A complemented character alternative can match a newline, unless newline is
mentioned as one of the characters not to match. This is in contrast to
the handling of regexps in programs such as grep
.
You can specify named character classes, just like in character
alternatives. For instance, ‘[^[:ascii:]]’ matches any
non-ASCII character. See Char Classes.
When matching a string instead of a buffer, ‘^’ matches at the beginning of the string or after a newline character.
For historical compatibility reasons, ‘^’ can be used only at the
beginning of the regular expression, or after ‘\(’, ‘\(?:’
or ‘\|’.
When matching a string instead of a buffer, ‘$’ matches at the end of the string or before a newline character.
For historical compatibility reasons, ‘$’ can be used only at the
end of the regular expression, or before ‘\)’ or ‘\|’.
Because ‘\’ quotes special characters, ‘\$’ is a regular expression that matches only ‘$’, and ‘\[’ is a regular expression that matches only ‘[’, and so on.
Note that ‘\’ also has special meaning in the read syntax of Lisp
strings (see String Type), and must be quoted with ‘\’. For
example, the regular expression that matches the ‘\’ character is
‘\\’. To write a Lisp string that contains the characters
‘\\’, Lisp syntax requires you to quote each ‘\’ with another
‘\’. Therefore, the read syntax for a regular expression matching
‘\’ is "\\\\"
.
Please note: For historical compatibility, special characters are treated as ordinary ones if they are in contexts where their special meanings make no sense. For example, ‘*foo’ treats ‘*’ as ordinary since there is no preceding expression on which the ‘*’ can act.
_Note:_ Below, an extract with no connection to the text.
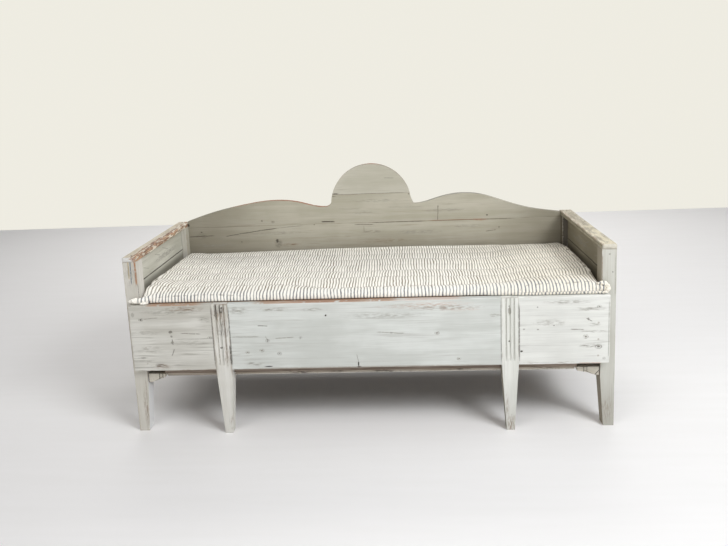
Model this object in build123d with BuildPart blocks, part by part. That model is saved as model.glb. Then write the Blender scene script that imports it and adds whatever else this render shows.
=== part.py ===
from build123d import *
from math import sqrt
import os

# A Swedish pull-out bench bed. Millimetres, +Z up, the front faces -Y, the length runs along X.
# The origin is on the floor, in the middle of the bench's outline.

# Overall sizes
length = 1740             # over the end frames
frame_depth = 602         # front of the front posts to back of the rear posts
arm_height = 670          # top of the arm caps
crest_height = 904        # top of the dome on the backrest
seat_height = 495         # top of the seat boards and of the drawer front
box_bottom = 248          # lower edge of the drawer front

# Clearances
running_gap = 0.3         # between a sliding piece and what it slides on or stops against
side_gap = 5              # drawer side to post
lid_gap = 3               # seat boards to posts and backrest
board_gap = 2             # between loose boards that lie side by side
clear = 3                 # between pieces that pass each other

# Corner posts, square above the taper
post_width = 50
front_post_depth = 52
rear_post_depth = 55
foot_width = 37
foot_depth = 40
leg_taper_top = 188

# Arm caps
cap_thickness = 18
cap_overhang = 4          # in front of the post
cap_rounding = 4

# End boards and side rails between the posts
panel_thickness = 20
panel_inset = 23          # inner face of the boards outside the posts' inner faces
panel_tongue = 8
arm_joint = 556           # joint between the arm panel and the end board
rail_joint = 400          # joint between the end board and the side rail
side_rail_bottom = 235
side_rail_thickness = 30
side_rail_inset = 15
tenon_thickness = 12
tenon_length = 32
tenon_shoulder = 15

# Backrest and box back, housed in grooves in the rear posts
back_thickness = 22
back_inset = 3            # back of the boards in front of the posts' back faces
back_tongue = 10
crest_joint = 772         # lower edge of the dome's own board
back_joint = 645          # joint between the upper and the lower backrest board
box_back_lap = 5          # top of the box back above the ledge that the seat boards lie on
rear_rail_top = 330
dome_radius = 175
dome_shift = 4            # centre of the dome to the right of the middle
cove_radius = 28          # hollow at the dome's left foot
dome_flare = 11           # how far the dome's right foot spreads
left_wing_top = 756
right_wing_top = 762
# Top edge of each wing: share of the way from the post to the dome, drop below the wing's top
left_wing = ((0, 82), (0.22, 40), (0.39, 18), (0.535, 4), (0.675, 0), (0.82, 12), (1, 35))
right_wing = ((0, 96), (0.225, 72), (0.41, 34), (0.56, 5), (0.63, 0), (0.75, 4), (0.86, 21), (1, 39))
dowel_radius = 5
dowel_length = 50
dowel_spacing = 110

# Seat boards and what carries them
seat_board_thickness = 20
lid_batten_width = 45
lid_batten_thickness = 22
lid_batten_end = 100      # from a post to the middle of the nearest batten
lid_batten_count = 4
cleat_width = 46
cleat_height = 28
ledge_depth = 24
front_rail_thickness = 23
front_rail_height = 45
front_tenon_length = 20
front_tenon_shoulder = 8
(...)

It is poor practice to depend on this behavior; quote the special character anyway, regardless of where it appears.
As a ‘\’ is not special inside a character alternative, it can
never remove the special meaning of ‘-’ or ‘]’. So you
should not quote these characters when they have no special meaning
either. This would not clarify anything, since backslashes can
legitimately precede these characters where they have special
meaning, as in ‘[^\]’ ("[^\\]"
for Lisp string syntax),
which matches any single character except a backslash.
In practice, most ‘]’ that occur in regular expressions close a character alternative and hence are special. However, occasionally a regular expression may try to match a complex pattern of literal ‘[’ and ‘]’. In such situations, it sometimes may be necessary to carefully parse the regexp from the start to determine which square brackets enclose a character alternative. For example, ‘[^][]]’ consists of the complemented character alternative ‘[^][]’ (which matches any single character that is not a square bracket), followed by a literal ‘]’.
The exact rules are that at the beginning of a regexp, ‘[’ is special and ‘]’ not. This lasts until the first unquoted ‘[’, after which we are in a character alternative; ‘[’ is no longer special (except when it starts a character class) but ‘]’ is special, unless it immediately follows the special ‘[’ or that ‘[’ followed by a ‘^’. This lasts until the next special ‘]’ that does not end a character class. This ends the character alternative and restores the ordinary syntax of regular expressions; an unquoted ‘[’ is special again and a ‘]’ not.